Le coup du soir va se faire petit à petit
Entre Louhossoa et Bidarray, spot secret. Le coup du soir promet : beaucoup d’insectes sur l’eau : énormes mouches de mai, éphémères beiges, sedges de toutes tailles. De nombreuses exuvies dérivent,
Les truites ont de nombreuses tapas et pinchos à leur disposition. Il va falloir faire dans le réaliste, cultiver le naturel, en bref, proposer du vrai ! L’eau est claire, et basse (0,6 sur Vigicrue), le temps est dégagé, mais calme. Arrivé sur l’aval du beat, rien. Il est un peu plus de 19h.
Encore plus de 3 heures, ça va se faire petit à petit ce soir …
Aval du beat …
…. rien. Trop dégagé, je reviendrai plus tard dans la soirée. Un peu plus haut, sous les marronniers, quelques poissons travaillent encore. Très dur de les approcher.
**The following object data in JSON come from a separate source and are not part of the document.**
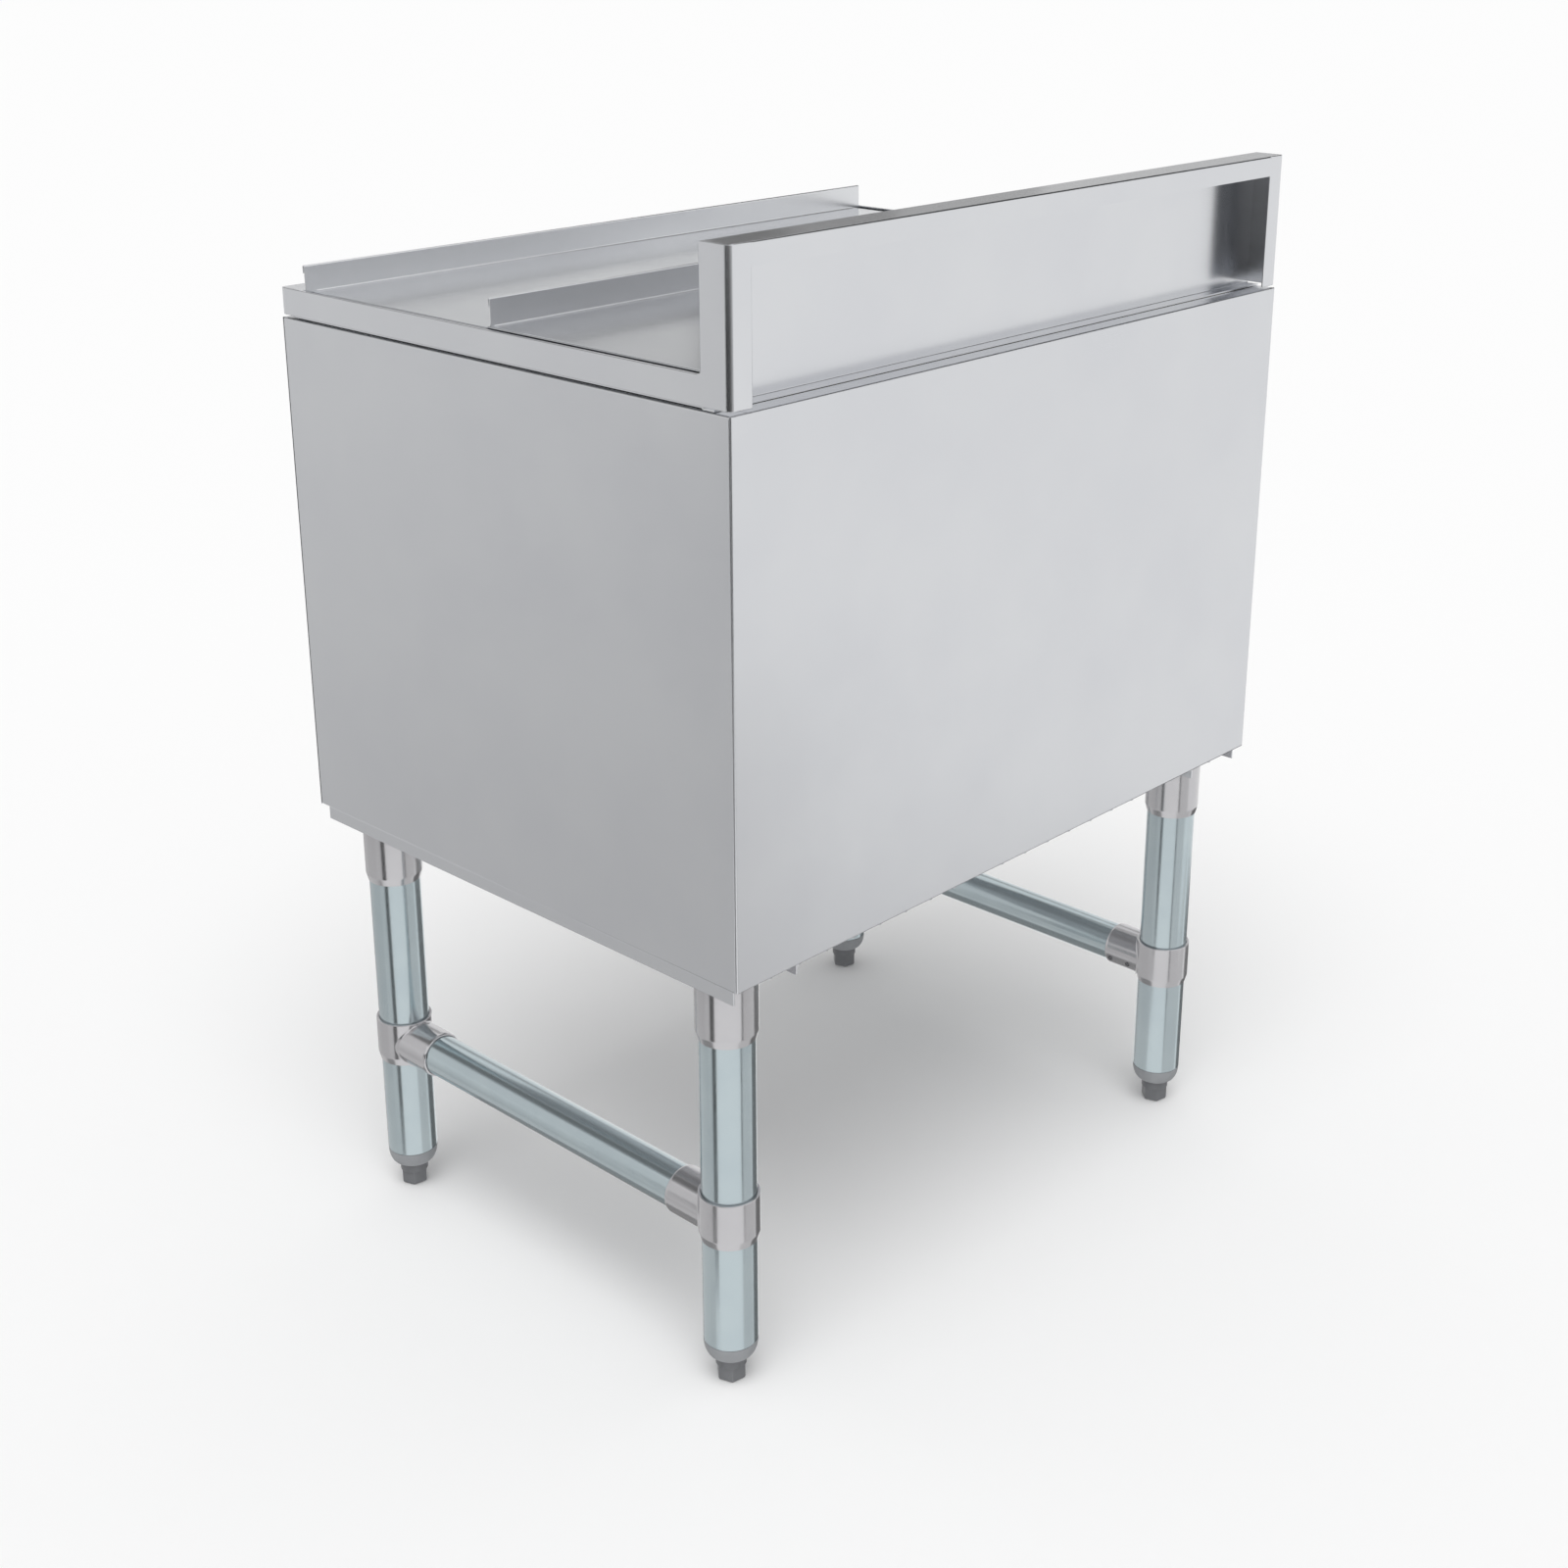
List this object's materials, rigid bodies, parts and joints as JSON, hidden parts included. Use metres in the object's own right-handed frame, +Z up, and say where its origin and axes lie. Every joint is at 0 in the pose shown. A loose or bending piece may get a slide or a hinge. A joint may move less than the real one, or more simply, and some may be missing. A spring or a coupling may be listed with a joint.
{
  "type": "underbar ice bin with cold plate",
  "caption": "Insulated steel ice bin on tube legs with adjustable feet, nested sliding lids, an open-backed backsplash and a cast cold plate with barbed drink circuits.",
  "frame": {"origin": "on the floor, under the middle of the cabinet's width and depth", "axes": "+Z up, +Y towards the backsplash and the wall, +X to the right of the user, who stands at -Y"},
  "size_m": [0.6096, 0.47, 0.8382],
  "materials": {
    "panel_steel": "satin brushed stainless sheet",
    "frame_steel": "satin brushed stainless sheet",
    "lid_steel": "brushed stainless sheet, a little darker and glossier",
    "liner_steel": "smooth stainless sheet with coved corners",
    "circuit_steel": "bright drawn stainless tube",
    "cast_aluminium": "sand-cast, light grey",
    "foam": "foamed in place, hidden",
    "gasket_rubber": "soft black",
    "chromed_brass": "bright plated",
    "galvanised_tube": "blue-grey metallic, satin",
    "cast_socket": "grey metallic casting, satin",
    "grey_plastic": "matt grey moulding",
    "dark_foot": "dark grey moulding",
    "screw_steel": "dark oxide"
  },
  "bodies": {
    "cabinet": {"bottom_pan": "panel_steel", "brace_left": "galvanised_tube", "brace_right": "galvanised_tube", "circuit_tube_1": "circuit_steel", "circuit_tube_2": "circuit_steel", "circuit_tube_3": "circuit_steel", "circuit_tube_4": "circuit_steel", "circuit_tube_5": "circuit_steel", "circuit_tube_6": "circuit_steel", "circuit_tube_7": "circuit_steel", "cold_plate": "cast_aluminium", "drain_body": "chromed_brass", "drain_gasket": "gasket_rubber", "drain_locknut": "chromed_brass", "drain_strainer": "chromed_brass", "end_cup_left_front": "grey_plastic", "end_cup_left_rear": "grey_plastic", "end_cup_right_front": "grey_plastic", "end_cup_right_rear": "grey_plastic", "front_panel": "panel_steel", "ice_liner": "liner_steel", "insulation": "foam", "leg_channel_left": "panel_steel", "leg_channel_right": "panel_steel", "leg_socket_left_front": "cast_socket", "leg_socket_left_rear": "cast_socket", "leg_socket_right_front": "cast_socket", "leg_socket_right_rear": "cast_socket", "leg_tee_left_front": "cast_socket", "leg_tee_left_rear": "cast_socket", "leg_tee_right_front": "cast_socket", "leg_tee_right_rear": "cast_socket", "leg_tube_left_front": "galvanised_tube", "leg_tube_left_rear": "galvanised_tube", "leg_tube_right_front": "galvanised_tube", "leg_tube_right_rear": "galvanised_tube", "rear_panel": "panel_steel", "set_screw_left_front_far": "screw_steel", "set_screw_left_front_near": "screw_steel", "set_screw_left_rear_far": "screw_steel", "set_screw_left_rear_near": "screw_steel", "set_screw_right_front_far": "screw_steel", "set_screw_right_front_near": "screw_steel", "set_screw_right_rear_far": "screw_steel", "set_screw_right_rear_near": "screw_steel", "side_panel_left": "panel_steel", "side_panel_right": "panel_steel", "top_frame": "frame_steel"},
    "front_lid": {"front_lid": "lid_steel"},
    "rear_lid": {"rear_lid": "lid_steel"},
    "left_front_foot": {"foot_left_front": "dark_foot"},
    "left_rear_foot": {"foot_left_rear": "dark_foot"},
    "right_front_foot": {"foot_right_front": "dark_foot"},
    "right_rear_foot": {"foot_right_rear": "dark_foot"}
  },
  "joints": [
    {"name": "front_lid_slide", "type": "slide", "parent": "cabinet", "child": "front_lid", "axis": [0, 1, 0], "range_m": [0, 0.184]},
    {"name": "rear_lid_slide", "type": "slide", "parent": "cabinet", "child": "rear_lid", "axis": [0, -1, 0], "range_m": [0, 0.015]},
    {"name": "left_front_foot_height", "type": "slide", "parent": "cabinet", "child": "left_front_foot", "axis": [0, 0, -1], "range_m": [0, 0.025]},
    {"name": "left_rear_foot_height", "type": "slide", "parent": "cabinet", "child": "left_rear_foot", "axis": [0, 0, -1], "range_m": [0, 0.025]},
    {"name": "right_front_foot_height", "type": "slide", "parent": "cabinet", "child": "right_front_foot", "axis": [0, 0, -1], "range_m": [0, 0.025]},
    {"name": "right_rear_foot_height", "type": "slide", "parent": "cabinet", "child": "right_rear_foot", "axis": [0, 0, -1], "range_m": [0, 0.025]}
  ]
}
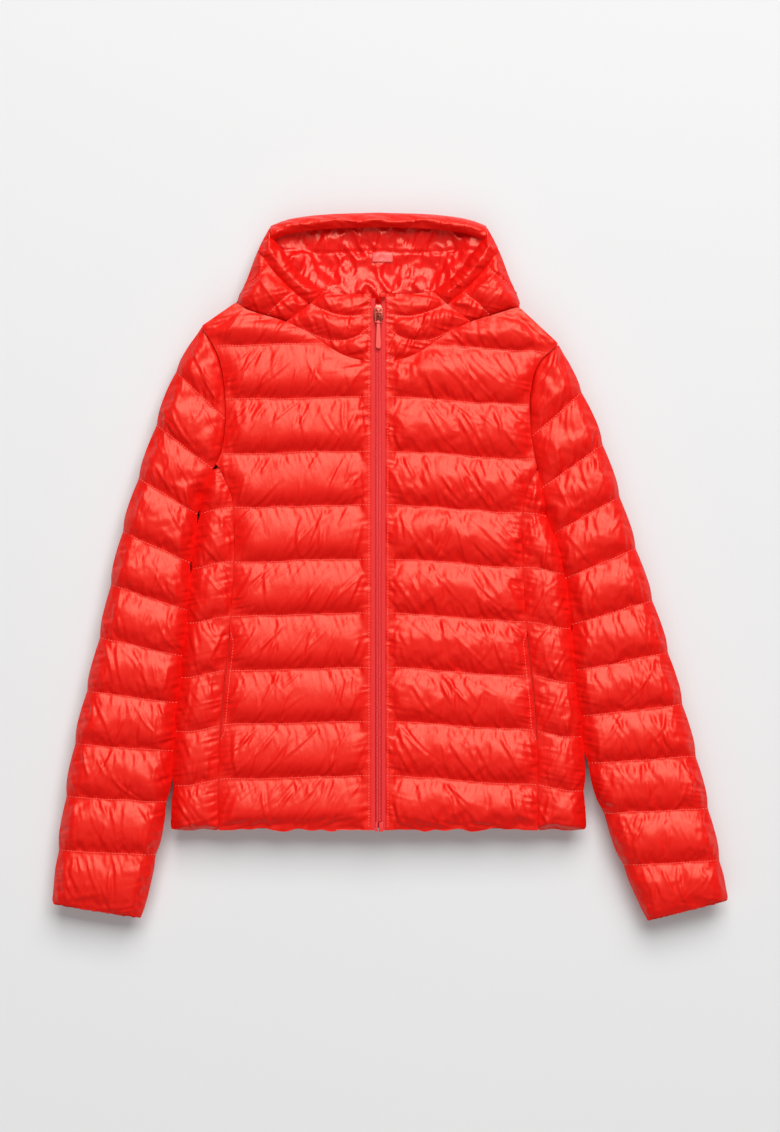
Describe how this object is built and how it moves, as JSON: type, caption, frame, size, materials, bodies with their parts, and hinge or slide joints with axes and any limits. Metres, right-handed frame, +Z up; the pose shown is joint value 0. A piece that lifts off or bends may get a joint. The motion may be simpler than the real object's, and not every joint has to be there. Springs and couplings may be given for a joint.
{
  "type": "ski jacket",
  "caption": "Hooded quilted jacket lying flat on its back, zipped shut, with long sleeves, side hand pockets and a padded face rim.",
  "frame": {"origin": "on the underside of the back panel, in the middle of the body, where the jacket rests on a flat surface", "axes": "+X toward the wearer's left, +Y toward the hood, +Z up out of the front"},
  "size_m": [0.7558, 0.8004, 0.0461],
  "materials": {
    "shell_nylon": "smooth satin-faced quilted nylon",
    "lining_nylon": "thin glossy nylon taffeta",
    "wadding": "loose white polyester wadding",
    "zip_tape": "woven polyester zip tape",
    "zip_plastic": "dyed nylon coil and moulded ends",
    "slider_metal": "tinted die-cast metal",
    "puller_rubber": "soft moulded puller",
    "label_satin": "blank woven label"
  },
  "bodies": {
    "torso": {"back_lining": "lining_nylon", "back_panel": "shell_nylon", "back_wadding": "wadding", "front_lining_left": "lining_nylon", "front_lining_right": "lining_nylon", "front_panel_left": "shell_nylon", "front_panel_right": "shell_nylon", "front_wadding_left": "wadding", "front_wadding_right": "wadding", "hanger_loop": "zip_tape", "hood_base_left": "shell_nylon", "hood_base_right": "shell_nylon", "neck_band": "shell_nylon", "pocket_bag_left": "lining_nylon", "pocket_bag_right": "lining_nylon", "pocket_cover_left": "lining_nylon", "pocket_cover_right": "lining_nylon", "side_panel_left": "shell_nylon", "side_panel_right": "shell_nylon"},
    "front_right": {"collar_right": "shell_nylon", "front_edge_right": "shell_nylon", "front_edge_wadding_right": "wadding", "front_facing_right": "lining_nylon", "zip_chain_right": "zip_plastic", "zip_pin": "zip_plastic", "zip_tape_right": "zip_tape"},
    "front_left": {"chin_guard": "shell_nylon", "collar_left": "shell_nylon", "front_edge_left": "shell_nylon", "front_edge_wadding_left": "wadding", "front_facing_left": "lining_nylon", "zip_box": "zip_plastic", "zip_chain_left": "zip_plastic", "zip_tape_left": "zip_tape"},
    "slider": {"zip_slider": "slider_metal"},
    "pull_ring": {"pull_ring": "slider_metal"},
    "puller": {"zip_puller": "puller_rubber"},
    "hood": {"hood_back": "shell_nylon", "hood_crown": "shell_nylon", "hood_label": "label_satin", "hood_lining": "lining_nylon", "hood_rim_left": "shell_nylon", "hood_rim_right": "shell_nylon", "hood_side_left": "shell_nylon", "hood_side_right": "shell_nylon", "hood_wadding": "wadding"},
    "sleeve_right": {"cuff_right": "shell_nylon", "sleeve_top_lining_right": "lining_nylon", "sleeve_top_right": "shell_nylon", "sleeve_top_wadding_right": "wadding", "sleeve_under_lining_right": "lining_nylon", "sleeve_under_right": "shell_nylon", "sleeve_under_wadding_right": "wadding"},
    "sleeve_left": {"cuff_left": "shell_nylon", "sleeve_top_left": "shell_nylon", "sleeve_top_lining_left": "lining_nylon", "sleeve_top_wadding_left": "wadding", "sleeve_under_left": "shell_nylon", "sleeve_under_lining_left": "lining_nylon", "sleeve_under_wadding_left": "wadding"}
  },
  "joints": [
    {"name": "front_right_fold", "type": "hinge", "parent": "torso", "child": "front_right", "pos_m": [-0.0655, 0.00375, 0.0464], "axis": [-0.0751, -0.9972, 0], "range_deg": [0, 150]},
    {"name": "front_left_fold", "type": "hinge", "parent": "torso", "child": "front_left", "pos_m": [0.0655, 0.00375, 0.0464], "axis": [-0.0751, 0.9972, 0], "range_deg": [0, 150]},
    {"name": "zip_slide", "type": "slide", "parent": "front_left", "child": "slider", "axis": [0, -1, 0], "range_m": [0, 0.5575]},
    {"name": "pull_ring_swing", "type": "hinge", "parent": "slider", "child": "pull_ring", "pos_m": [0, 0.2805, 0.04295], "axis": [-1, 0, 0], "range_deg": [0, 120]},
    {"name": "puller_swing", "type": "hinge", "parent": "pull_ring", "child": "puller", "pos_m": [0, 0.2696, 0.04295], "axis": [-1, 0, 0], "range_deg": [0, 60]},
    {"name": "hood_lift", "type": "hinge", "parent": "torso", "child": "hood", "pos_m": [0, 0.312, 0.0464], "axis": [1, 0, 0], "range_deg": [0, 60]},
    {"name": "sleeve_right_swing", "type": "hinge", "parent": "torso", "child": "sleeve_right", "pos_m": [-0.236, 0.172, 0.023], "axis": [0, 0, -1], "range_deg": [0, 45]},
    {"name": "sleeve_left_swing", "type": "hinge", "parent": "torso", "child": "sleeve_left", "pos_m": [0.236, 0.152, 0.023], "axis": [0, 0, 1], "range_deg": [0, 45]}
  ]
}
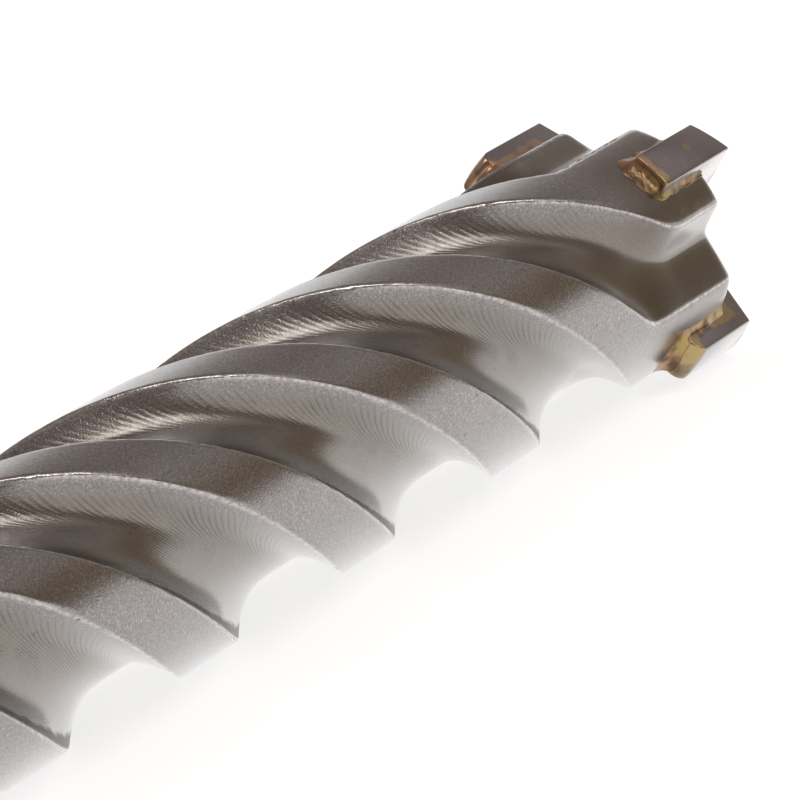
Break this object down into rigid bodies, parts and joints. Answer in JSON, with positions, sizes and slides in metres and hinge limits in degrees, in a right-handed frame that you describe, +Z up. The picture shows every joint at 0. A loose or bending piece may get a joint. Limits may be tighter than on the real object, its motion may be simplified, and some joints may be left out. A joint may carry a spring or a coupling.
{
  "type": "masonry drill bit",
  "caption": "Four-cutter masonry drill bit with spiral flutes, brazed carbide plates and a slotted hammer-drill shank.",
  "frame": {"origin": "centre of the shank's rear face, where the hammer strikes", "axes": "+X along the bit's axis towards the cutting point, +Z up with the bit lying at rest, the cross of cutting plates at 45 degrees to the ground"},
  "size_m": [0.32, 0.0211, 0.0212],
  "materials": {
    "blasted_steel": "blasted, satin",
    "carbide": "sintered, dark satin",
    "braze": "as brazed, with heat tints"
  },
  "bodies": {
    "root": {"steel_body": "blasted_steel", "main_cutting_plate": "carbide", "side_cutting_plate_1": "carbide", "side_cutting_plate_2": "carbide", "main_plate_braze": "braze", "side_plate_braze_1": "braze", "side_plate_braze_2": "braze"}
  },
  "joints": []
}
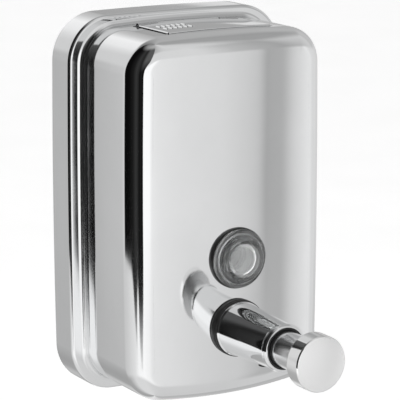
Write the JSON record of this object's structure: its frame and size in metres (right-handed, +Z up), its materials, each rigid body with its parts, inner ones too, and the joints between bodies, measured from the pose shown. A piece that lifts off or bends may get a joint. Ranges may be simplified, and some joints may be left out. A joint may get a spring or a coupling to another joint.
{
  "type": "wall mounted soap dispenser",
  "caption": "Wall mounted soap dispenser: polished stepped steel shell, hinged refill lid on top, round window and a push-knob pump with a tapered chrome barrel.",
  "frame": {"origin": "centre of the wall bracket's four screw holes, on the wall plane", "axes": "+X to the right as seen from the room, the front faces -Y, the wall is the plane Y = 0, +Z up"},
  "size_m": [0.106, 0.1303, 0.165],
  "materials": {
    "polished_stainless": "mirror polished",
    "plain_stainless": "mill finish",
    "bracket_steel": "zinc plated, satin",
    "black_rubber": "matt moulded",
    "clear_plastic": "clear, polished",
    "chrome_plate": "bright plated",
    "white_plastic": "natural moulded",
    "plated_brass": "turned",
    "spring_steel": "drawn wire"
  },
  "bodies": {
    "housing": {"front_shell": "polished_stainless", "back_plate": "plain_stainless", "upper_cleat": "plain_stainless", "lower_cleat": "plain_stainless", "wall_bracket": "bracket_steel", "filler_frame": "plain_stainless", "lid_hinge_pin": "plain_stainless", "lock_housing": "plain_stainless", "lock_rivets": "plain_stainless", "window_gasket": "black_rubber", "window_lens": "clear_plastic", "window_washer": "black_rubber", "window_nut": "white_plastic", "pump_gasket": "black_rubber", "pump_housing": "chrome_plate", "spout_nozzle": "black_rubber", "plunger_wiper": "black_rubber", "pump_washer": "black_rubber", "pump_nut": "plated_brass", "cylinder_seal": "black_rubber", "pump_cylinder": "white_plastic", "inlet_cage": "white_plastic", "pickup_tube": "white_plastic", "return_spring": "spring_steel"},
    "lid": {"refill_lid": "polished_stainless", "lid_seal": "black_rubber", "lid_striker": "plain_stainless"},
    "lock": {"lock_bolt": "plain_stainless"},
    "knob": {"push_knob": "chrome_plate", "plunger": "chrome_plate", "plunger_guide": "white_plastic", "piston": "white_plastic", "piston_seal": "black_rubber", "outlet_spring": "spring_steel"},
    "outlet_valve": {"outlet_ball": "plain_stainless"},
    "inlet_valve": {"inlet_ball": "plain_stainless"}
  },
  "joints": [
    {"name": "knob_push", "type": "slide", "parent": "housing", "child": "knob", "axis": [0, 1, 0], "range_m": [0, 0.013], "stiffness_N_per_m": 350, "springref_m": -0.012, "deforming": ["return_spring"]},
    {"name": "lid_hinge", "type": "hinge", "parent": "housing", "child": "lid", "pos_m": [0, -0.0245, 0.0775], "axis": [-1, 0, 0], "range_deg": [0, 100]},
    {"name": "lock_slide", "type": "slide", "parent": "housing", "child": "lock", "axis": [1, 0, 0], "range_m": [0, 0.0028]},
    {"name": "inlet_lift", "type": "slide", "parent": "housing", "child": "inlet_valve", "axis": [0, -1, 0], "range_m": [0, 0.0012]},
    {"name": "outlet_lift", "type": "slide", "parent": "knob", "child": "outlet_valve", "axis": [0, -1, 0], "range_m": [0, 0.0012], "stiffness_N_per_m": 60, "springref_m": -0.002, "deforming": ["outlet_spring"]}
  ]
}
J’essaierai sans conviction un ou deux lancers arbalètes… Elles ont du me voir car elles ne gobent plus. Je n’ai pas la patience d’attendre, autant aller voir plus haut. J’arrive sur le rocher. Fameux gros rocher. Un bon Dispositif Concentrateur de Poissons. Le niveau étant très bas, les truites commencent à bien s’écarter des bordures, et sont moins présentes à proximité des berges. Une pourtant gobine régulièrement sur un coin diabolique. Elle est située 3/4 aval d’un rocher, et gobe les mouches dérivantes dans un petit espace très calme, où l’erreur de présentation est fatale. Je lui fais passer 20 fois une mouche. Mais pas la bonne, ou pas où il faut. J’essaierai bien 4 mouches sèches différentes, de petites mouches.
Sacré mouche la peute !
La quatrième sera la bonne : une peute. Sacré mouche la peute. Je les monte en 14, 16 ou 18. J’essaie avec une peute donc, en 16. Et la truite montera. Pas au premier posé, car les courants qui environnent le rocher où se situe ma truite, ne la feront pas passer là où il faut : à 5 cm du rocher. Mais à force de persévérance et de discrétion, elle montera donc. Un combat très lourd, puis une fuite vers moi, vers l’aval. Je reprends contact. Elle est à ma verticale, le long du rocher. Et ce qui devait arriver arrive : la pointe de flurorocarbone frotte la roche aiguisée et rompt. Casse instantanée ! MERDE ! Un poisson estimé à 40 au moins au vu de sa défense. Peut-être plus.
J’arrive sur mon coin fétiche.
3 poissons sont installés … comme d’hab’. Je glisse discrètement pour solliciter le premier. Il est sur la bordure, je me situe un peu travers aval, à 6 m de la berge. Discrètement ais-je écrit … pas assez : il ne gobe plus. Je sais qu’il est très dur à faire mordre. Bon, encore deux poissons actifs. Autant laisser tomber celui-là pour les deux autres. Surtout celui plein amont. Je l’ai repéré depuis longtemps, mais les niveaux supérieurs à 0,6 empêchent de l’attaquer. Aujourd’hui, c’est faisable. Galère, mais faisable.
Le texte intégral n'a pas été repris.